Here’s nine cheers for nine nine ascents and all ascendants. To obsession!

Mercury of 1898: ‘On a beautiful sunny bright morning one can almost hear the mountain’s hundred voices inviting us thither! The mountain speaks in no unknown language to those who have the souls to listen...’

The Wellington Park Management Plan foreshadows a change to the name Wellington Park. What new name? Were the Trustees to consider honouring the People’s Park’s with the name of another person, someone who, unlike the Duke of Wellington, did climb the mountain and unlike Wellington, did contribute something of significance in doing so, and, also unlike the Duke Wellington, is a person not already aggrandised in places throughout the British Empire: there’s at least a dozen names to choose from above his.

SIGNIFICANCE

Bush walking is a recreational activity, it has social value. It has health benefits—both physical and mental—and has been celebrated in Hobart for centuries.

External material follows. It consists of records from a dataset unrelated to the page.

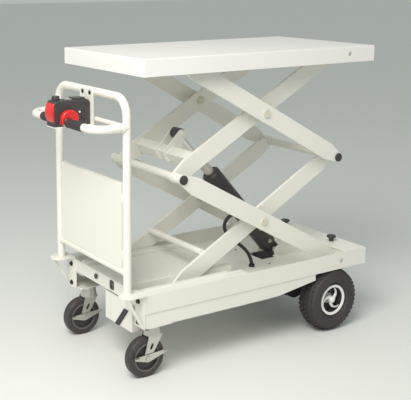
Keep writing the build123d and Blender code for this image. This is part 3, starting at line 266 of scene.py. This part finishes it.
def curve_object(name, points, radius):
    """A NURBS line with those control points, as a tube or as a bare line."""
    curve = bpy.data.curves.new(name, "CURVE")
    curve.dimensions = "3D"
    curve.bevel_depth = radius
    curve.bevel_resolution = 5
    curve.use_fill_caps = radius > 0
    spline = curve.splines.new("NURBS")
    spline.points.add(len(points) - 1)
    for point, place in zip(spline.points, points):
        point.co = (*place, 1)
    spline.order_u = 3
    spline.use_endpoint_u = True
    spline.resolution_u = 10
    return placed(name, curve)


def as_mesh(name, curve):
    """A plain mesh object in place of a curve object."""
    graph = bpy.context.evaluated_depsgraph_get()
    mesh = bpy.data.meshes.new_from_object(curve.evaluated_get(graph))
    bpy.data.objects.remove(curve)
    return placed(name, mesh)


hose_rubber = finish("hose_rubber", (0.035, 0.034, 0.034), 0.55, tint=0.25, grain=700, relief=0.12)
bare_line = as_mesh("hose_line", curve_object("hose_line", hose_route, 0))
bpy.data.objects.remove(bare_line)
hose = smooth(as_mesh("hose", curve_object("hose_tube", hose_route, hose_radius)))
hose.data.materials.clear()
hose.data.materials.append(hose_rubber)
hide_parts("hydraulic_hose")
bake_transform(hose)
dress(hose_rubber, "hose_grommet", "wiring_conduit")


# Ferrule at the hose's upper end
# A plated sleeve crimped on the hose where it screws on the adapter, with three raised rings
# and a taper towards the hose.

def turned(name, profile, start, along, steps=32):
    """A solid of revolution. The profile lists distance along the axis and radius."""
    ends = Vector(along).normalized()
    side = ends.orthogonal().normalized()
    third = ends.cross(side)
    form = bmesh.new()
    rings = []
    for distance, radius in profile:
        centre = Vector(start) + ends * distance
        if radius == 0:
            rings.append([form.verts.new(centre)])
            continue
        ring = []
        for index in range(steps):
            angle = math.tau * index / steps
            outwards = side * math.cos(angle) + third * math.sin(angle)
            ring.append(form.verts.new(centre + outwards * radius))
        rings.append(ring)
    for low, high in zip(rings, rings[1:]):
        for index in range(steps):
            after = (index + 1) % steps
            if len(low) == 1:
                form.faces.new((low[0], high[index], high[after]))
            elif len(high) == 1:
                form.faces.new((low[index], high[0], low[after]))
            else:
                form.faces.new((low[index], high[index], high[after], low[after]))
    bmesh.ops.recalc_face_normals(form, faces=form.faces)
    return formed(name, form)


def wear(made, material, smooth_angle=35):
    """One finish all over, with the edges sharper than that angle kept crisp."""
    made.data.materials.clear()
    made.data.materials.append(material)
    made.data.shade_smooth()
    made.data.set_sharp_from_angle(angle=math.radians(smooth_angle))
    return made


zinc = finish("zinc_plate", (0.70, 0.67, 0.62), 0.30, metal=0.85, tint=0.18, grain=260,
              relief=0.05, edge=0.0006)
brass = finish("brass_fitting", (0.62, 0.50, 0.27), 0.28, metal=1.0, tint=0.15, grain=300,
               relief=0.03)
ferrule_profile = ((0, 0), (0, 0.0080), (0.003, 0.0087), (0.006, 0.0075), (0.009, 0.0083),
                   (0.012, 0.0075), (0.015, 0.0083), (0.018, 0.0072), (0.020, 0.0063), (0.020, 0))
ferrule_way = Vector(hose_route[1]) - Vector(hose_route[0])
ferrule = turned("hose_ferrule", ferrule_profile, hose_route[0], ferrule_way)
wear(ferrule, zinc)
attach(ferrule, "barrel")
dress(zinc, "barrel_fittings")


# Lift cylinder
# A black painted barrel and eye, and a hard chromed rod, the smoothest surface of the part.
# The arms' rollers are turned steel.

cylinder_black = finish("cylinder_black", (0.055, 0.048, 0.050), 0.40, tint=0.2, grain=480,
                        relief=0.08)
hard_chrome = finish("hard_chrome", (0.82, 0.80, 0.78), 0.12, metal=1.0, tint=0.05, grain=1200,
                     relief=0.02, spread=0.04)
turned_steel = finish("turned_steel", (0.55, 0.55, 0.54), 0.32, metal=1.0, tint=0.12, grain=800)
dress(cylinder_black, "cylinder_barrel", "rod_eye", "drive_motor", "pump_unit", "drive_axle")
dress(hard_chrome, "piston_rod")
dress(turned_steel, "lower_rollers", "upper_rollers")


# Scissor arms, their tubes and the lift beam
# Flat steel bars and tubes in the same ivory coat as the chassis. The black plugs close the
# ends of the joint tubes, and the pins in the middle are painted a warmer cream.

cream = finish("cream_pin", (0.72, 0.69, 0.56), 0.36, tint=0.10, grain=600, edge=0.0006)
plug_black = finish("moulded_black", (0.050, 0.046, 0.048), 0.48, tint=0.15, grain=1400,
                    relief=0.15)
dress(ivory, "lower_outer_arms", "lower_inner_arms", "upper_inner_arms", "upper_outer_arms",
      "left_joint_tube", "lower_cross_tubes", "lift_beam", "table_underframe")
dress(cream, "lower_arm_pins", "upper_arm_pins")
dress(plug_black, "left_joint_caps", "right_joint_caps", "left_cover_knob", "right_cover_knob")


# Table
# The same pressing as the chassis in a slightly warmer white, with a smooth satin top that
# goods slide on.

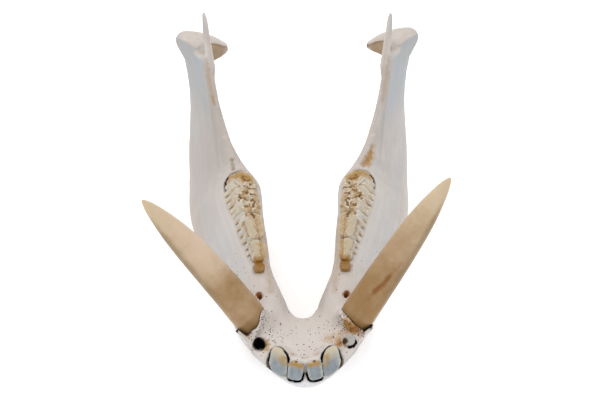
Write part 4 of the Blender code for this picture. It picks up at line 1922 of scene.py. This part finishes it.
    def brown(self) -> Array:
        """Lays dark brown: painted shade in narrow hollows and under the left joint's inner end, partly stain
        and partly painted shade in the nerve holes and along the teeth, and brown in the slit and the other
        marks.

        Returns:
            How strongly, for each point.
        """
        places, gap = self.fine.places, self.gap
        x, y, z = places.T
        mouth = np.hypot(np.abs(x) - self.nerve_mouth[0], y - self.nerve_mouth[1])
        in_nerve = smooth_step(mouth, 3.2, 2.2) * (z > 40.0) * smooth_step(z, 57.5, 56.0)
        narrow = 0.5 * smooth_step(self.hollow, 0.35, 1.0) * (gap < 4.0)
        by_molars = smooth_step(gap, 0.9, 0.2) * smooth_step(z, 52.0, 58.0)
        by_molars *= (y > 90.0) * smooth_step(y, 198.0, 188.0)
        by_left_tusk = smooth_step(gap, 1.3, 0.3) * (x > 30.0) * smooth_step(y, 76.0, 68.0)
        by_left_tusk *= smooth_step(z, 50.0, 54.0)
        marks = REAR_SLIT.weight(places, 24) / 2.0 + total(BROWN_MARKS, places, 31)
        return np.maximum(in_nerve, narrow) + 0.3 * by_molars + 0.6 * by_left_tusk + marks

    def socket_black(self) -> Array:
        """Paints the inside of the empty socket black: painted shade.

        Returns:
            How strongly, for each point.
        """
        radius, depth = self.socket()
        inside = smooth_step(radius, self.socket_radius + 0.7, self.socket_radius - 0.3)
        return inside * smooth_step(depth, -5.0, -3.0) * smooth_step(depth, 17.4, 16.8)

    def porous(self) -> Array:
        """Opens the pinholes: more on the chin's top, and most by the tusks.

        Returns:
            The share of them that is open round each point.
        """
        y = self.fine.places[:, 1]
        share = 0.03 + 0.09 * smooth_step(y, 80.0, 50.0) * smooth_step(self.normals[:, 2], 0.2, 0.8)
        for middle in POROUS_SPOTS:
            share += Stroke((middle,), 11.0, 1.0, 0.3).weight(self.fine.places, 25)
        return share * smooth_step(y, 150.0, 110.0)


@dataclass
class Studio:
    """A white paper floor, a soft sky and one large soft lamp, with the camera above the chin."""

    aim: Point = (9.3, 30.9, 60.0)
    azimuth: float = -1.42
    elevation: float = 45.0
    distance: float = 1.2
    lens: float = 85.0
    sky: float = 1.15
    lamp_power: float = 4.0
    floor_half: float = 6.0
    floor_glow: float = 0.22
    fibre: float = 1.5
    lamp_place: Point = (-0.25, 0.35, 1.25)
    lamp_aim: Point = (0.0, 0.0, 0.05)
    lamp_size: float = 1.1
    sensor: float = 36.0

    def build(self) -> None:
        """Makes the floor, the lights and the camera."""
        self.add_floor()
        self.add_lights()
        self.add_camera()
        bpy.context.scene.view_settings.view_transform = "Standard"
        LOG.info("studio: floor, lights and camera")

    def add_floor(self) -> None:
        """Lays the paper, which isn't part of the object."""
        mesh = bmesh.new()
        bmesh.ops.create_grid(mesh, x_segments=1, y_segments=1, size=self.floor_half)
        data = bpy.data.meshes.new("paper_floor")
        mesh.to_mesh(data)
        mesh.free()
        floor = bpy.data.objects.new("paper_floor", data)
        bpy.context.scene.collection.objects.link(floor)
        made = bpy.data.materials.new("white_background_paper")
        made.use_nodes = True
        tree = made.node_tree
        space = add_node(tree, "TexCoord").outputs["Object"]
        fibre = add_node(tree, "TexNoise", {"Vector": space, "Scale": per_metre(self.fibre), "Detail": 3.0})
        relief = {"Height": fibre.outputs["Fac"], "Strength": 0.3, "Distance": 0.02 * MM}
        look = {
            "Normal": add_node(tree, "Bump", relief).outputs["Normal"],
            "Base Color": linear(PAPER_COLOUR),
            "Roughness": 0.8,
            "Specular IOR Level": 0.1,
            "Emission Color": linear("ffffff"),
            "Emission Strength": self.floor_glow,
        }
        fill_inputs(tree, tree.nodes["Principled BSDF"], look)
        data.materials.append(made)

    def add_lights(self) -> None:
        """Sets the sky's glow and one wide lamp over the jaw."""
        world = bpy.data.worlds.new("soft_white_sky")
        world.use_nodes = True
        glow = world.node_tree.nodes["Background"]
        glow.inputs["Color"].default_value = linear("fbfcff")
        glow.inputs["Strength"].default_value = self.sky
        bpy.context.scene.world = world
        lamp = bpy.data.lights.new("wide_soft_lamp", "AREA")
        lamp.shape = "DISK"
        lamp.size = self.lamp_size
        lamp.energy = self.lamp_power
        lamp.color = linear("fff6ee")[:3]
        item = bpy.data.objects.new("wide_soft_lamp", lamp)
        item.location = self.lamp_place
        item.rotation_euler = (Vector(self.lamp_aim) - item.location).to_track_quat("-Z", "Y").to_euler()
        bpy.context.scene.collection.objects.link(item)

    def add_camera(self) -> None:
        """Sets the camera in front of and above the chin."""
        turn, rise = math.radians(self.azimuth), math.radians(self.elevation)
        back = Vector((math.sin(turn) * math.cos(rise), -math.cos(turn) * math.cos(rise), math.sin(rise)))
        lens = bpy.data.cameras.new("camera")
        lens.lens = self.lens
        lens.sensor_width = self.sensor
        item = bpy.data.objects.new("camera", lens)
        item.location = Vector(self.aim) * MM + back * self.distance
        item.rotation_euler = (-back).to_track_quat("-Z", "Y").to_euler()
        bpy.context.scene.collection.objects.link(item)
        bpy.context.scene.camera = item


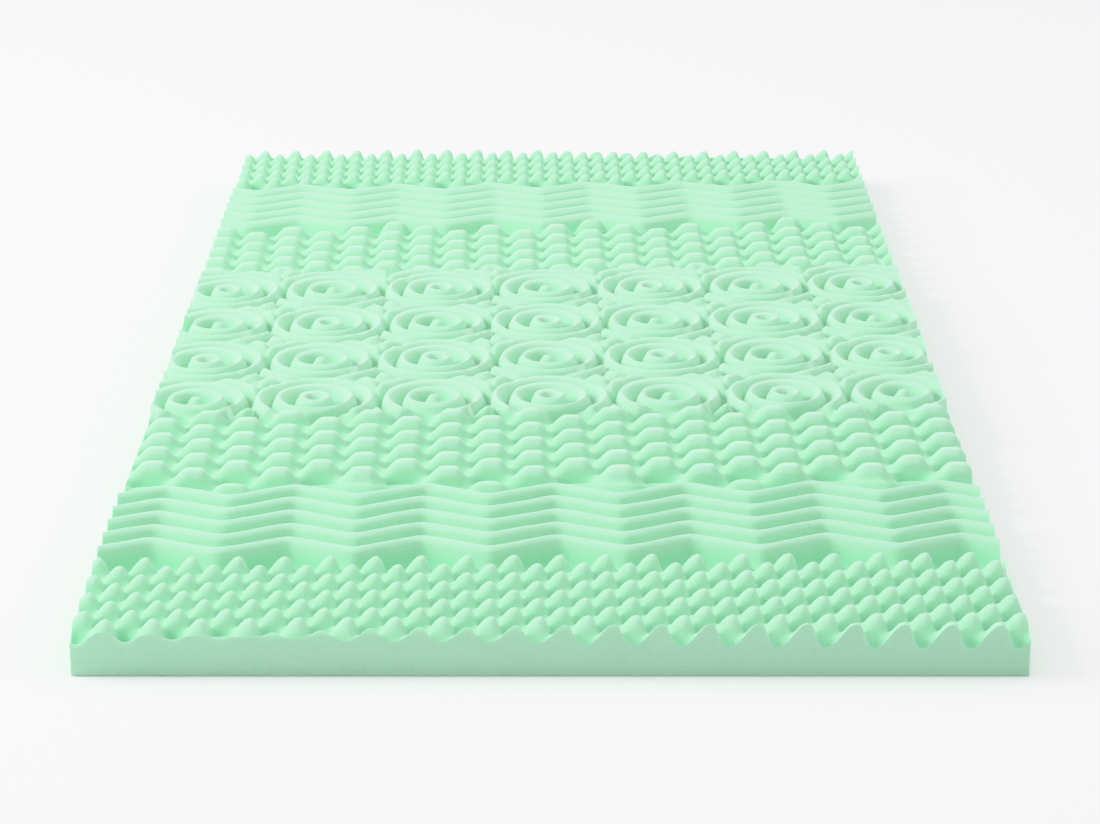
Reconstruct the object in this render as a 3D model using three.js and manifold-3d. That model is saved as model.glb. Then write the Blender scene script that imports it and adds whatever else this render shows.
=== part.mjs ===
// A single-bed mattress topper: one slab of soft convoluted foam, cut level underneath and on its four
// sides. Seven bands of relief cross its upper face from the foot to the head: round peaks, wavy ribs,
// flat-topped knobs, a broad middle band of ringed rounds, and then knobs, ribs and peaks again.
// Millimetres, +Z up. The origin is at the middle of the underside, and the length runs along Y.
import * as THREE from "three";
import { mergeVertices } from "three/addons/utils/BufferGeometryUtils.js";
import Module from "manifold-3d";

// The slab
const WIDTH = 920;
const LENGTH = 1880;
const THICKNESS = 55;

// Heights of the relief above the underside
const CREST = THICKNESS;
const SADDLE = 40.5;
const PIT = 28.5;
const ROUND_HOLE = 33;
const CELL_EDGE = 44;

// The foam is convoluted before it is cut to size, so the relief sits a little askew on the slab. Its
// columns turn to the left towards the head. Each entry below says how the relief lies at one place along
// the slab: how far it is shifted and spread sideways, by how many degrees its rows are turned, and how
// much its humps lean to the right and back for each millimetre of height.
const COLUMN_TURN = Math.tan(THREE.MathUtils.degToRad(1.0));
const LAY = [
  { place: -940, shifted: -5, spread: 1.007, turned: 1.1, right: 0.22, back: 0.17 },
  { place: -757, shifted: -7, spread: 1.005, turned: 1.0, right: 0.22, back: 0.17 },
  { place: -738, shifted: -5, spread: 1.003, turned: 1.0, right: 0, back: 0 },
  { place: -545, shifted: -5, spread: 1.003, turned: 1.1, right: 0, back: 0 },
  { place: -512, shifted: -8, spread: 1.006, turned: 1.3, right: 0.14, back: 0.1 },
  { place: -300, shifted: -8, spread: 1.005, turned: 1.7, right: 0.14, back: 0.1 },
  { place: -280, shifted: -3, spread: 0.995, turned: 1.9, right: 0, back: 0 },
  { place: 280, shifted: -3, spread: 0.992, turned: 2.2, right: 0, back: 0 },
  { place: 310, shifted: -9, spread: 0.997, turned: 2.1, right: 0.14, back: 0.1 },
  { place: 505, shifted: -9, spread: 0.996, turned: 2.0, right: 0.14, back: 0.1 },
  { place: 535, shifted: 0, spread: 0.995, turned: 2.0, right: 0, back: 0 },
  { place: 740, shifted: 0, spread: 0.994, turned: 1.9, right: 0, back: 0 },
  { place: 775, shifted: -5, spread: 0.993, turned: 1.9, right: 0.22, back: 0.17 },
  { place: 940, shifted: -5, spread: 0.993, turned: 1.9, right: 0.22, back: 0.17 },
];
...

Tasmania is a leader in the nation’s bush-walking history.

The Wellington Park Management Trust recognises walking as one of the (if not the) most important recreational activity on the mountain.

The walking tracks are related to the walker shelter network. Lady Franklin, for example, is also responsible for the first walker’s shelter, built at the Pinnacle. And another at The Springs, to encourage and support ladies desirous of walking on the mountain and the Hobart Walking Club built and continues to maintain shelters all over the mountain.